My first Elder dragon, no less. I'd been attacked by several dragons before, or I would see them soaring overhead, looking for things to accost, because that's what dragons do. I would usually be in the middle of a quest when this happened, and would hide until the dragon continued on its merry way, and I continued on mine. Hey, I wasn't being cowardly; I'd killed several of them already, as its impossible to get through an hour of Skyrim without running into one. And knowing they would continue to pop up throughout the game, I knew I wasn't missing anything by killing yet another dragon.
But this Elder dragon landed right the center of Riverwood, looking for me obviously, and attacked. It was a tough fight. Riverwood's guards and several villagers joined in as well, and together we tried to defeat this monster that had come out of nowhere. After we finally killed the beast (which went to a rather cool cutscene of me leaping onto the dragon's head and stabbing it with my sword), it collapsed, turned into a skeleton as I devoured its soul (its a dragonborn thing), and I looked around for casualties.
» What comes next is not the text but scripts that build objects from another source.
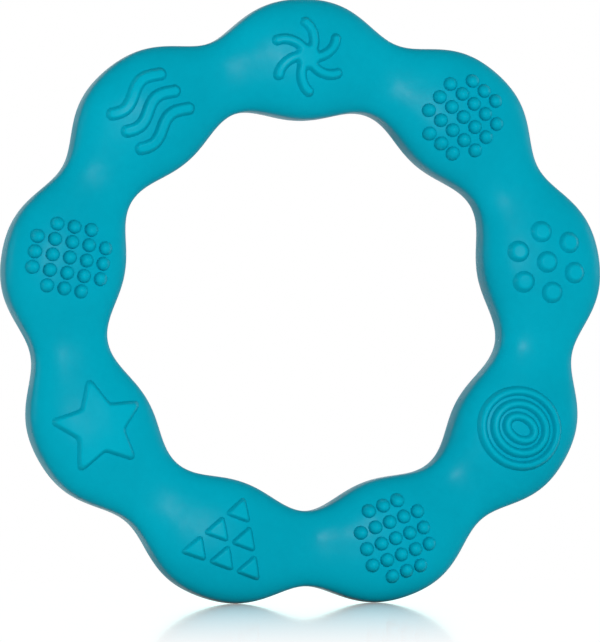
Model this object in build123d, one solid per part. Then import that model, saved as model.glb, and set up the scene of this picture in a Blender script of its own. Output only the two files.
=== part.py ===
from build123d import *
import os
from math import atan2, cos, degrees, hypot, pi, radians, sin

# A one-piece soft ring for a teething baby, with nine swollen lobes joined by
# slimmer necks, and a different raised pattern on each lobe.
#
# Everything is drawn lying flat first: the ring's axis is Z, its front face
# looks along +Z, and the pattern being drawn sits on the lobe that points
# along +Y. At the end the ring is stood on edge: front face along -Y, and
# the floor at Z = 0 under its two lowest lobes. Lengths are in millimetres.

# --- the ring ---
LOBES = 9
LOBE_PITCH = 360 / LOBES
LOBE_OUTER_R = 50.7
LOBE_INNER_R = 30.7
NECK_OUTER_R = 46.0
NECK_INNER_R = 33.6
LOBE_HALF_DEPTH = 6.2
NECK_HALF_DEPTH = 4.5
SIDE_LAND_HALF = 1.6        # half the flat band round the rim and round the hole
SECTION_POWER = 2.35        # 2 would be an ellipse, more is boxier
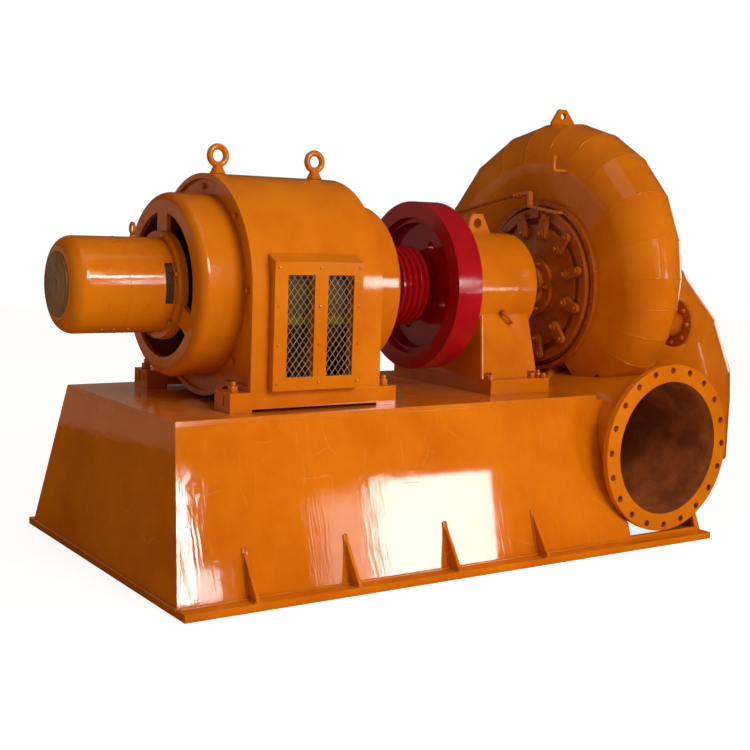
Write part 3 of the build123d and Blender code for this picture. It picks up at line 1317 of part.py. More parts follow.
with BuildPart() as elbow:
    for plane, across, radial in elbow_sections(0):
        with BuildSketch(plane):
            Ellipse(across, radial)
    loft(ruled=True)
    with BuildSketch(Plane.XY.offset(bend_z)):
        with Locations((elbow_x0 + ELBOW_BEND_R, 0)):
            Circle(ELBOW_R1)
    extrude(amount=-ELBOW_LEG)
    with BuildSketch(Plane.YZ.offset(elbow_foot)):
        with Locations((0, shaft_z)):
            Circle(ELBOW_R0 + ELBOW_FLANGE_RISE)
    extrude(amount=ELBOW_FLANGE_THICK)
    lug_place = (elbow_x0 + ELBOW_BEND_R - ELBOW_LUG_AT, LUG_THICK / 2, shaft_z + ELBOW_LUG_FOOT)
    with BuildSketch(Plane(origin=lug_place, x_dir=(1, 0, 0), z_dir=(0, -1, 0))):
        Polygon(
            lug_points(
                ELBOW_LUG_BASE, ELBOW_LUG_IN_LEFT, ELBOW_LUG_IN_RIGHT, ELBOW_LUG_HEIGHT, ELBOW_LUG_FOOT
            ),
            align=None,
        )
        with Locations(
            ((ELBOW_LUG_IN_LEFT + ELBOW_LUG_BASE - ELBOW_LUG_IN_RIGHT) / 2, 3 * ELBOW_LUG_HEIGHT / 4)
        ):
            Circle(ELBOW_LUG_HOLE_R, mode=Mode.SUBTRACT)
    extrude(amount=LUG_THICK)
    add(elbow_bore.part, mode=Mode.SUBTRACT)
elbow.part.label = "draft_tube_elbow"
export_step(elbow.part, "parts/draft_tube_elbow.step")
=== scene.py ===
# %% [markdown]
# The object is a small hydroelectric set: a generator with its exciter, a flywheel, a pedestal
# bearing and a water turbine in a spiral case, all on one welded bedplate. The main solids come
# ready from the CAD model, so this lesson gives them their paint and adds the fasteners, weld
# beads and fittings that are too small for the solids. We load the solids first, with a helper that
# gives the box of any one of them.

# %% Load the solids
import bpy
import bmesh
from math import asin, atan2, cos, pi, radians, sin, sqrt
from mathutils import Matrix, Vector


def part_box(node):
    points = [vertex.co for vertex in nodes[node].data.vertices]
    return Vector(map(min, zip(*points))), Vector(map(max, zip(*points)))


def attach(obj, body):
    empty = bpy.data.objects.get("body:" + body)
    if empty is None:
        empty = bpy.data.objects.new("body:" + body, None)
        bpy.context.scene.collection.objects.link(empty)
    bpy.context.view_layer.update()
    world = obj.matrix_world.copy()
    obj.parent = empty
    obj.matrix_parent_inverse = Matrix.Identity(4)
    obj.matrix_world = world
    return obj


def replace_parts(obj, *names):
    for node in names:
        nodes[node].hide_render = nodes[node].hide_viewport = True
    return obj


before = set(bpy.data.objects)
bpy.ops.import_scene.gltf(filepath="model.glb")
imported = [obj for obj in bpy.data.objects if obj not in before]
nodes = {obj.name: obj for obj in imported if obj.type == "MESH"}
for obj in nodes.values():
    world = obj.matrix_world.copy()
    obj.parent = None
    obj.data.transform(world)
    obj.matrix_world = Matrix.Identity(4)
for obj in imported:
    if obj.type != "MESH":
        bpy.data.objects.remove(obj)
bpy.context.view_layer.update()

# Places that the finishes and fittings share with the solids, in metres and degrees.
mid_x, shaft_z, pipe_z = 1.116, 1.147, 0.440    # turbine's middle plane, heights of shaft and inlet
pipe_r, nose_r = 0.320, 0.132                   # radius of the spiral tube at its two ends
touch_r, spiral_end = 0.387, 330                # circle that the tube touches, angle where it ends

# %% [markdown]
# The camera stands where the photographer stood: in front of the generator end, a little above
# the shaft, looking slightly down. Three unit vectors give its turn more safely than angles do.
# The small shift is the cropping of the picture.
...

Not too bad, for a dragon attack, anyway. A couple no-name guards had perished, no one important...
...Oh. Oh, Faendal.
There he was, lying in the grass, his bow beside him. He had perished fighting the dragon, defending his home. And, looking down at his body, I actually felt sad. Sad that this fictional character, this NPC in a video game, had died.
I couldn't leave him there in the road. In Skyrim, bodies don't disappear; he would be there every time I came back to Riverwood, and I couldn't have that. So, I took the key to his home, dragged his body to the river flowing right outside the village, and let the currant take him away. I watched his body until it disappeared downstream, then went to his home. Inside his simple cottage, I placed one of the dragon's bones I'd collected from the beast on his bed, and left feeling quite melancholic over the turn of events.
This got me thinking.
In a novel, this would be a turning point in the story. This would be the part where the reluctant hero would curse all dragonkind and vow to wipe them all out of existence. No more hiding from dragons, hoping they would pass him by. No more fighting them just for self-defense. With Faendal's death, the hero swears vengeance upon the monsters that killed his friend, and will now rush into battle wholeheartedly, in Faendal's memory.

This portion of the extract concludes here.